Liquid Transport‐Enhanced Bioinspired Heterogeneous Aerogel Fibers for Flexible Wearable and Outdoor Energy Harvesting System

Flexible and wearable energy harvesting systems are of great significance for achieving lightweight and comfortable portable electronics. Among them, aerogel fibers, featuring ultralight weight and abundant nanoporous structures, are ideal building blocks for constructing liquid-directed energy harvesting platforms. Herein, inspired by the efficient water transport behavior of plant vascular bundles, we report a liquid transport-enhanced heterogeneous aerogel fiber (HAF) fabricated via microfluidic spinning.
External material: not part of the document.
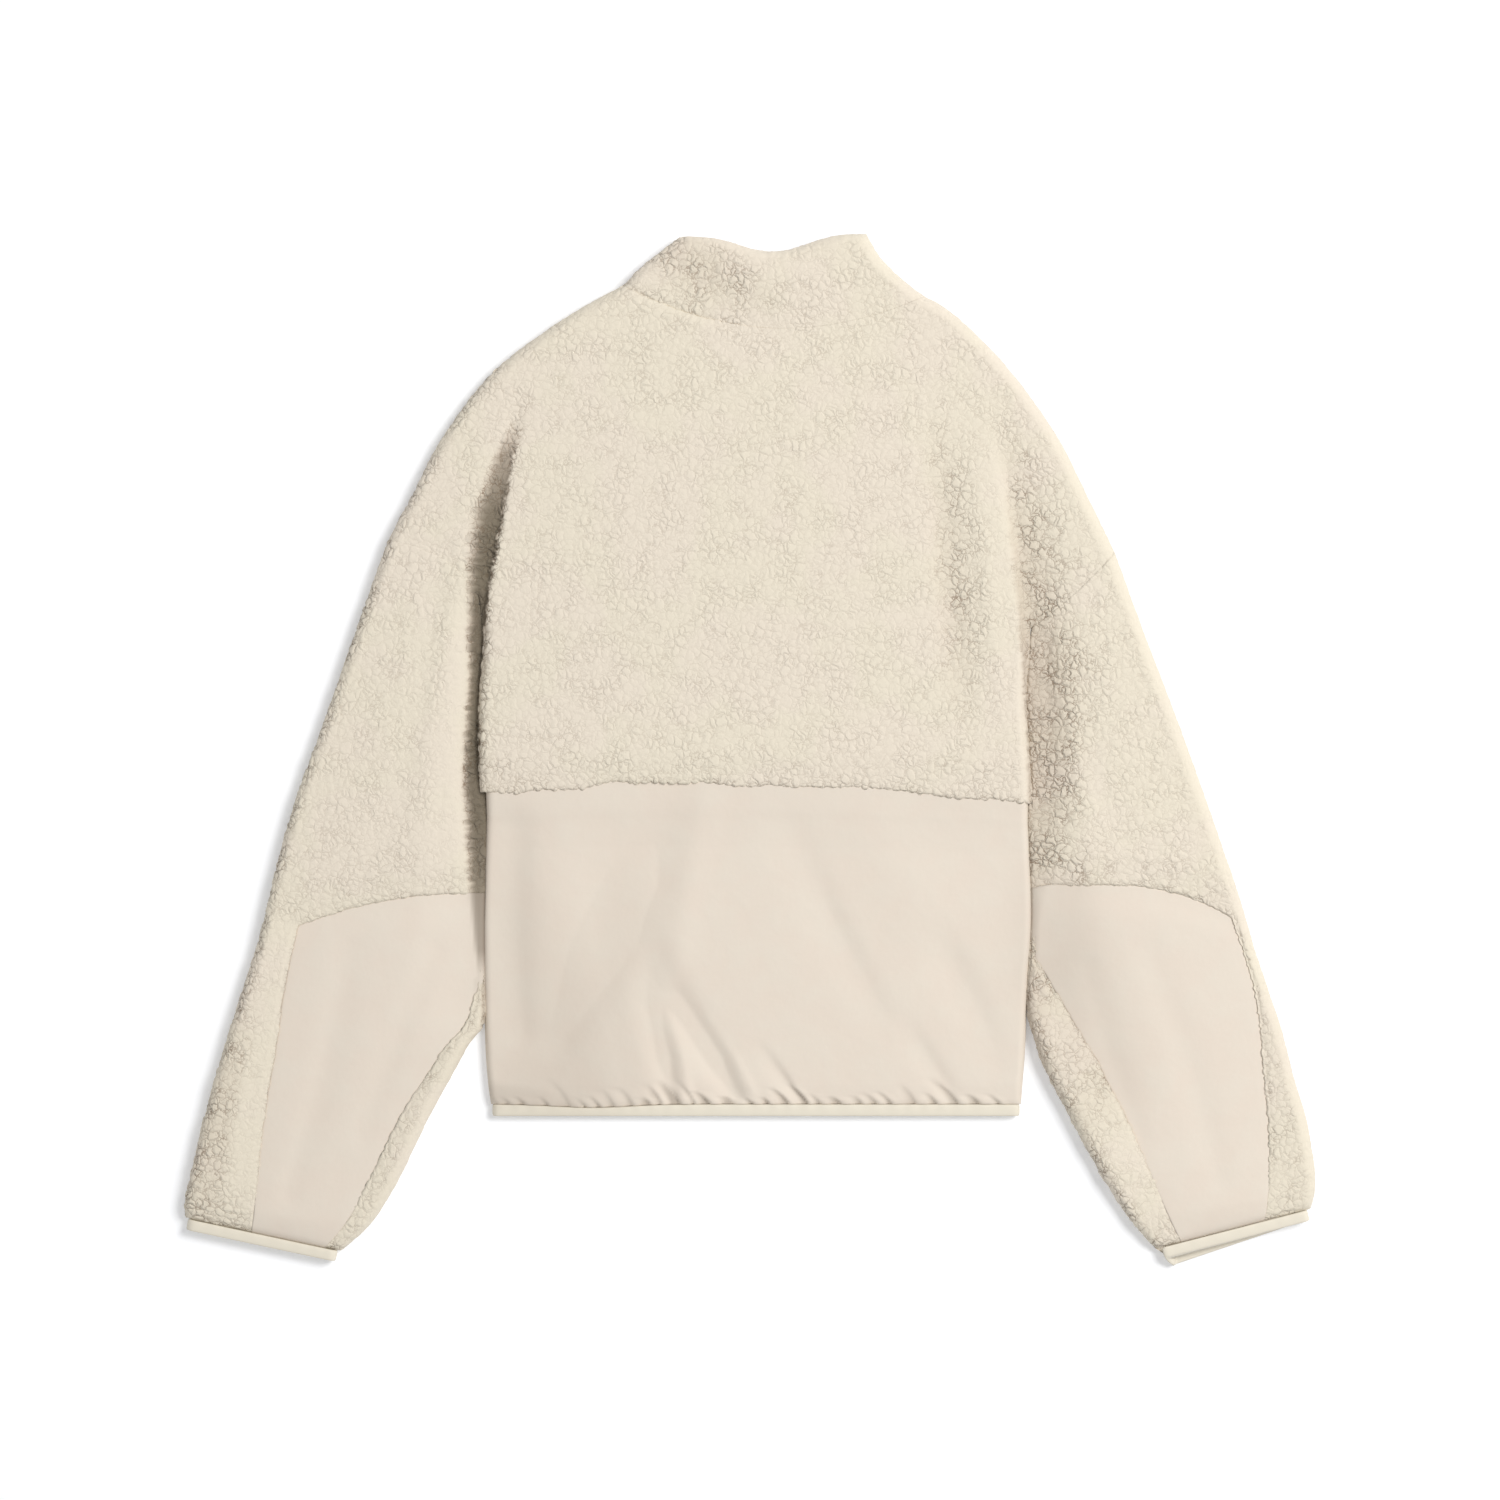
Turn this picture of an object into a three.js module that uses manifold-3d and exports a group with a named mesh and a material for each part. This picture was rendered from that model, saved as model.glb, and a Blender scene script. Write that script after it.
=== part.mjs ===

The fiber consists of a twisted, surface-charge-enhanced cotton core for rapid liquid transport, sheathed with a regenerated cellulose/carbon black layer that reinforces mechanical strength and enhances hydrovoltaic energy conversion. Optimizing the core twist level increased the liquid transport rate by 1.87-fold, strengthening solid-liquid interfacial interactions and enabling a single 5 cm fiber to stably output an open-circuit voltage of 0.55 V for over 160 h. Furthermore, matrix-type series-parallel integration of multiple aerogel fiber units allows the system to harvest energy from wearable sweat or outdoor rainwater to power GPS devices, outdoor tent lighting, and carbon nanotube-based electrothermal blankets. This work establishes a bioinspired liquid transport-enhanced design strategy for flexible, lightweight, and sustainable aerogel fiber-based self-powered systems.